╭─ Entries shown

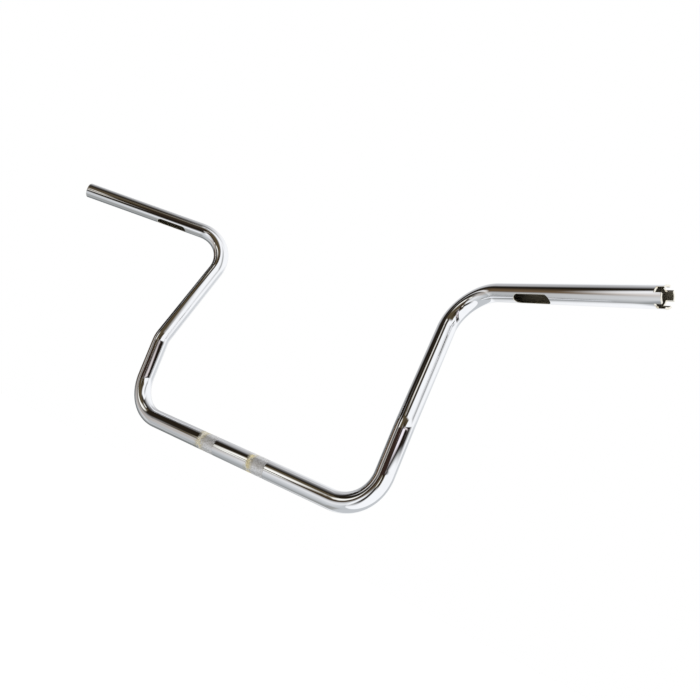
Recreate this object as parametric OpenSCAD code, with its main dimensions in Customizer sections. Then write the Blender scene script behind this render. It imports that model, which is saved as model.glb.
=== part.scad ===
/* [Tube] */
// Outside diameter of the tube, the same from end to end
tube_d = 25.4; // [22:0.1:32]
// Thickness of the tube's wall
wall = 2.4; // [1.5:0.1:3.5]

/* [Base and risers] */
// Straight length of the base, between the two lower bends
base_straight = 313; // [240:1:360]
// Angle that each lower bend turns through
lower_bend = 86.5; // [70:0.5:100]
// Straight length of the lower riser
lower_straight = 57.5; // [20:0.5:120]
// Angle of the small bend half way up the riser
riser_bend = 18.5; // [5:0.5:35]
// Straight length of the upper riser
upper_straight = 141.5; // [80:0.5:260]
// Radius of the lower and upper bends, to the middle of the tube
bend_r = 55.5; // [45:0.5:80]
// Radius of the small riser bend, to the middle of the tube
riser_bend_r = 38; // [30:1:80]
// How much of its radius the tube loses where it is bent
bend_draw = 0.05; // [0.02:0.01:0.2]

/* [Grips] */
// Angle that each upper bend turns through
upper_bend = 101.5; // [85:0.5:115]
// Straight length of each grip, from the upper bend to its end
grip_straight = 217.5; // [200:0.5:280]

/* [Bend planes] */
// How far the lower risers lean back when the bar is mounted
mount_lean = 8.5; // [-10:0.5:30]
// Turn of the tube between the lower bend and the riser bend
lower_twist = -73; // [-110:1:-40]
// Turn of the tube between the riser bend and the upper bend
upper_twist = -135; // [-160:1:-110]

/* [Clamp bands] */
// Distance between the middles of the two knurled bands
band_spacing = 88.9; // [70:0.1:110]
// Length of each knurled band along the tube
band_len = 28; // [18:1:36]
// How far the knurl's crests stand proud of the tube
band_rise = 0.1; // [0.05:0.05:0.3]

/* [Wiring] */
// Distance from the right grip's end to the near end of its wiring slot
right_slot_from_end = 132.5; // [100:0.5:145]
// Distance from the left grip's end to the near end of its wiring slot
left_slot_from_end = 138; // [100:0.5:145]
// Length of a grip's slot over its round ends
slot_len = 53; // [25:1:60]
// Width of a grip's slot
slot_w = 14; // [6:0.5:15]
// How far round the right grip its slot lies from the outside of the upper bend
right_slot_turn = 168; // [120:0.1:200]
// How far round the left grip its slot lies from the outside of the upper bend
left_slot_turn = 178.8; // [120:0.1:200]
// Length of the exit slot under the base
exit_len = 30; // [16:1:34]
// Width of the exit slot
exit_w = 12; // [6:0.5:14]
// How far the exit slot is turned forwards from straight down
exit_turn = 40; // [0:1:90]

/* [Throttle end] */
// Depth of the notches that locate the electronic throttle
notch_depth = 7.5; // [5:0.5:16]
// Width of each notch
notch_w = 7; // [3:0.5:9]
// How far the notches are turned from the plane of the upper bend
notch_turn = 0; // [-45:1:45]

/* [Hidden] */
$fn = 96;
tube_r = tube_d / 2;
bore_r = tube_r - wall;
// A cutter runs past the surface that it opens by this much
past = 1;
// A straight stretch runs this far into the bend that follows it
lap = 0.2;
chrome = "gainsboro";

// Straight tube of radius r from here along the run, which laps the bends at both its ends
module run(length, r) {
    translate([0, 0, -lap])
        cylinder(h = length + 2 * lap, r = r);
}

// Bend of radius r for the tube and bend_radius for its middle, turning towards local X
module bend(angle, bend_radius, r) {
    translate([bend_radius, 0, 0])
        rotate([90, 0, 180])
            rotate_extrude(angle = angle)
                translate([bend_radius, 0])
                    circle(r = r - bend_draw);
}

// Puts its children at the end of a straight run
module after_run(length) {
    translate([0, 0, length])
        children();
}

// Puts its children at the end of a bend
module after_bend(angle, bend_radius) {
    translate([bend_radius * (1 - cos(angle)), 0, bend_radius * sin(angle)])
        rotate([0, angle, 0])
            children();
}

// Turns the tube about its own run before the next bend
module twist(angle) {
    rotate([0, 0, angle])
        children();
}

// The frame at the start of the right half: the run points along +X and bends upwards
module from_centre() {
    rotate([0, 90, 0])
        twist(180 + mount_lean)
            children();
}

// The frame at the start of the right grip
module at_grip() {
    from_centre()
        after_run(base_straight / 2)
            after_bend(lower_bend, bend_r)
                after_run(lower_straight)
                    twist(lower_twist)
                        after_bend(riser_bend, riser_bend_r)
                            after_run(upper_straight)
                                twist(upper_twist)
                                    after_bend(upper_bend, bend_r)
                                        children();
}

// The right side of the bar past the base, as a solid rod of radius r that ends past its grip by extra
module side_rod(r, extra) {
    from_centre()
        after_run(base_straight / 2) {
            bend(lower_bend, bend_r, r);
            after_bend(lower_bend, bend_r) {
                run(lower_straight, r);
                after_run(lower_straight)
                    twist(lower_twist) {
                        bend(riser_bend, riser_bend_r, r);
                        after_bend(riser_bend, riser_bend_r) {
                            run(upper_straight, r);
                            after_run(upper_straight)
                                twist(upper_twist)
                                    bend(upper_bend, bend_r, r);
                        }
                    }
            }
        }
    at_grip()
        run(grip_straight + extra - lap, r);
}

// The whole bar as a solid rod
module rod(r, extra = 0) {
    rotate([0, 90, 0])
        translate([0, 0, -base_straight / 2])
            run(base_straight, r);
    side_rod(r, extra);
    mirror([1, 0, 0])
        side_rod(r, extra);
}

// A slot with round ends through one wall, centred here, cut along local -X
module slot_cutter(length, width) {
    reach = tube_r + past;
    rotate([0, -90, 0]) {
        for (side = [-1, 1])
            translate([side * (length - width) / 2, 0, 0])
                cylinder(h = reach, d = width);
        translate([-(length - width) / 2, -width / 2, 0])
            cube([length - width, width, reach]);
    }
}

// A wiring slot cut into the right grip, so far from its end and so far round it
module grip_slot(from_end, turn) {
    at_grip()
        after_run(grip_straight - from_end - slot_len / 2)
            twist(turn)
                slot_cutter(slot_len, slot_w);
}

// Two crossed cuts that leave four tabs on the right grip's end
module end_notches() {
    at_grip()
        after_run(grip_straight - notch_depth)
            for (turn = [notch_turn, notch_turn + 90])
                twist(turn)
                    translate([-tube_r - past, -notch_w / 2, 0])
                        cube([tube_d + 2 * past, notch_w, notch_depth + past]);
}

// One knurled clamp band, as a sleeve of the tube's own metal
module clamp_band() {
    rotate([0, 90, 0])
        cylinder(h = band_len, r = tube_r + band_rise, center = true);
}

// The wire exit under the front of the base's middle
module exit_slot() {
    rotate([exit_turn, 0, 0])
        rotate([0, 90, 0])
            rotate([0, 0, 180])
                slot_cutter(exit_len, exit_w);
}

module handlebar() {
    color(chrome)
        difference() {
            union() {
                rod(tube_r);
                for (side = [-1, 1])
                    translate([side * band_spacing / 2, 0, 0])
                        clamp_band();
            }
            rod(bore_r, past);
            grip_slot(right_slot_from_end, right_slot_turn);
            mirror([1, 0, 0])
                grip_slot(left_slot_from_end, left_slot_turn);
            end_notches();
            exit_slot();
        }
}

handlebar();
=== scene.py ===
# %% [markdown]
# # A one-piece handlebar in chrome plate
#
# The part is one steel tube, bent six times and chrome plated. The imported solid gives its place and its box.
# This lesson dresses that solid: it lays a fine skin over the same bends, cuts the real edges into it,
# presses the knurl for the clamps, and gives it a finish that only a mirror has.
# A mirror has no colour of its own to paint, so half of the lesson is about the room that it reflects.

import bpy
import numpy as np
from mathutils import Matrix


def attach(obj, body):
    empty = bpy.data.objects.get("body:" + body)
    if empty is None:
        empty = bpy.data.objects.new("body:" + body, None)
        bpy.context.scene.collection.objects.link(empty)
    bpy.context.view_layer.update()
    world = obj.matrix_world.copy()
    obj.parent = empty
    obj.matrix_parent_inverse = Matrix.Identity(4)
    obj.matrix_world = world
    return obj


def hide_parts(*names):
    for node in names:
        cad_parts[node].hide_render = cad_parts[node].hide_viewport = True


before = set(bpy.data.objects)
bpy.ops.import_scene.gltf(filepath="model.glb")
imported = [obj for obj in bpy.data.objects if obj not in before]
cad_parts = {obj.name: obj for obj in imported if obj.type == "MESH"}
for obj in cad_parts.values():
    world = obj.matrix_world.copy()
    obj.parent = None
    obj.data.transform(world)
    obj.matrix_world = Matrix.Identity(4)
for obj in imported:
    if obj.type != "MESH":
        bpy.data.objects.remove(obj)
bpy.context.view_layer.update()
scene = bpy.context.scene

# %% [markdown]
# ## Where the picture is taken from
#
# The bar is stored as it sits on a motorcycle: +X to the rider's right, +Y forwards and +Z up.
# The picture looks at it from the rider's seat, low and to the right, with the camera rolled.
# The lens is a plain one of about 31 mm. The sensor is shifted a little because the picture was trimmed
# unevenly, so its middle isn't where the lens points.

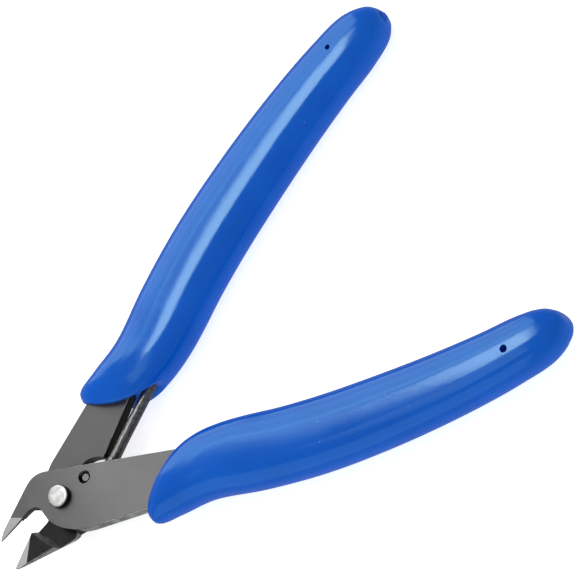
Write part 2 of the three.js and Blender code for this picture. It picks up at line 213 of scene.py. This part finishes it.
class Nodes:
    """Builds one material's node tree. Textures read the object's own coordinates, in metres."""

    def __init__(self, name):
        self.material = bpy.data.materials.new(name)
        self.material.use_nodes = True
        self.tree = self.material.node_tree
        self.shader = self.tree.nodes["Principled BSDF"]
        self.place = self.node("ShaderNodeTexCoord").outputs["Object"]

    def node(self, kind, **inputs):
        made = self.tree.nodes.new(kind)
        for key, value in inputs.items():
            self.feed(made.inputs[key.replace("_", " ")], value)
        return made

    def feed(self, socket, value):
        if isinstance(value, bpy.types.NodeSocket):
            self.tree.links.new(value, socket)
        else:
            socket.default_value = value

    def stretched(self, scale, turn=0.0):
        """The object's coordinates, divided by three factors along axes turned about Z."""
        node = self.node("ShaderNodeMapping", Vector=self.place)
        node.vector_type = "TEXTURE"
        node.inputs["Rotation"].default_value = (0, 0, turn)
        node.inputs["Scale"].default_value = scale
        return node.outputs["Vector"]

    def noise(self, size, detail=3.0, roughness=0.5, vector=None):
        """Noise whose features are about size millimetres across, in the object's own coordinates.
        On a stretched() vector they are far finer than a pixel."""
        node = self.node(
            "ShaderNodeTexNoise",
            Vector=vector or self.place,
            Scale=1 / (size * MM),
            Detail=detail,
            Roughness=roughness,
        )
        return node.outputs["Fac"]

    def ramp(self, value, low, high, start=0.0, end=1.0):
        """Turns start to end into low to high, and holds the value beyond them."""
        node = self.node("ShaderNodeMapRange", Value=value)
        for name, number in zip(("From Min", "From Max", "To Min", "To Max"), (start, end, low, high)):
            node.inputs[name].default_value = number
        return node.outputs["Result"]

    def maths(self, operation, a, b):
        node = self.node("ShaderNodeMath")
        node.operation = operation
        self.feed(node.inputs[0], a)
        self.feed(node.inputs[1], b)
        return node.outputs["Value"]

    def mix(self, factor, dark, light, kind="MIX"):
        """Blends two colours, each of which is three numbers or a socket."""
        node = self.node("ShaderNodeMix")
        node.data_type = "RGBA"
        node.blend_type = kind
        self.feed(node.inputs["Factor"], factor)
        for index, colour in ((MIX_DARK, dark), (MIX_LIGHT, light)):
            self.feed(node.inputs[index], (*colour, 1) if isinstance(colour, tuple) else colour)
        return node.outputs[MIX_RESULT]

    def bump(self, height, depth, normal=None):
        """A bump of that depth in millimetres."""
        node = self.node("ShaderNodeBump", Height=height, Distance=depth * MM)
        if normal:
            self.feed(node.inputs["Normal"], normal)
        return node.outputs["Normal"]

    def set(self, **inputs):
        for key, value in inputs.items():
            self.feed(self.shader.inputs[key.replace("_", " ")], value)
        return self


# ---- Materials ----
TONE_TURNS = (PIVOT.x - 0.003, PIVOT.x + 0.009)  # along X, where the steel turns from the jaws' darker tone to the handles' lighter one
SHEET_GRAIN = (0.0009, 0.00012, 0.001)  # stretches for an even grain, too fine to show as lines
GROUND_GRAIN = (0.00009, 0.0016, 0.001)
GROUND_TURN = math.radians(-25)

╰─

Task:
Print exactly the run of lines that starts at the line with "on the right grip's end" and ends at the line with "obj.matrix_world = world". Leave out every other line.

Finished exercise:
// Two crossed cuts that leave four tabs on the right grip's end
module end_notches() {
    at_grip()
        after_run(grip_straight - notch_depth)
            for (turn = [notch_turn, notch_turn + 90])
                twist(turn)
                    translate([-tube_r - past, -notch_w / 2, 0])
                        cube([tube_d + 2 * past, notch_w, notch_depth + past]);
}

// One knurled clamp band, as a sleeve of the tube's own metal
module clamp_band() {
    rotate([0, 90, 0])
        cylinder(h = band_len, r = tube_r + band_rise, center = true);
}

// The wire exit under the front of the base's middle
module exit_slot() {
    rotate([exit_turn, 0, 0])
        rotate([0, 90, 0])
            rotate([0, 0, 180])
                slot_cutter(exit_len, exit_w);
}

module handlebar() {
    color(chrome)
        difference() {
            union() {
                rod(tube_r);
                for (side = [-1, 1])
                    translate([side * band_spacing / 2, 0, 0])
                        clamp_band();
            }
            rod(bore_r, past);
            grip_slot(right_slot_from_end, right_slot_turn);
            mirror([1, 0, 0])
                grip_slot(left_slot_from_end, left_slot_turn);
            end_notches();
            exit_slot();
        }
}

handlebar();
=== scene.py ===
# %% [markdown]
# # A one-piece handlebar in chrome plate
#
# The part is one steel tube, bent six times and chrome plated. The imported solid gives its place and its box.
# This lesson dresses that solid: it lays a fine skin over the same bends, cuts the real edges into it,
# presses the knurl for the clamps, and gives it a finish that only a mirror has.
# A mirror has no colour of its own to paint, so half of the lesson is about the room that it reflects.

import bpy
import numpy as np
from mathutils import Matrix


def attach(obj, body):
    empty = bpy.data.objects.get("body:" + body)
    if empty is None:
        empty = bpy.data.objects.new("body:" + body, None)
        bpy.context.scene.collection.objects.link(empty)
    bpy.context.view_layer.update()
    world = obj.matrix_world.copy()
    obj.parent = empty
    obj.matrix_parent_inverse = Matrix.Identity(4)
    obj.matrix_world = world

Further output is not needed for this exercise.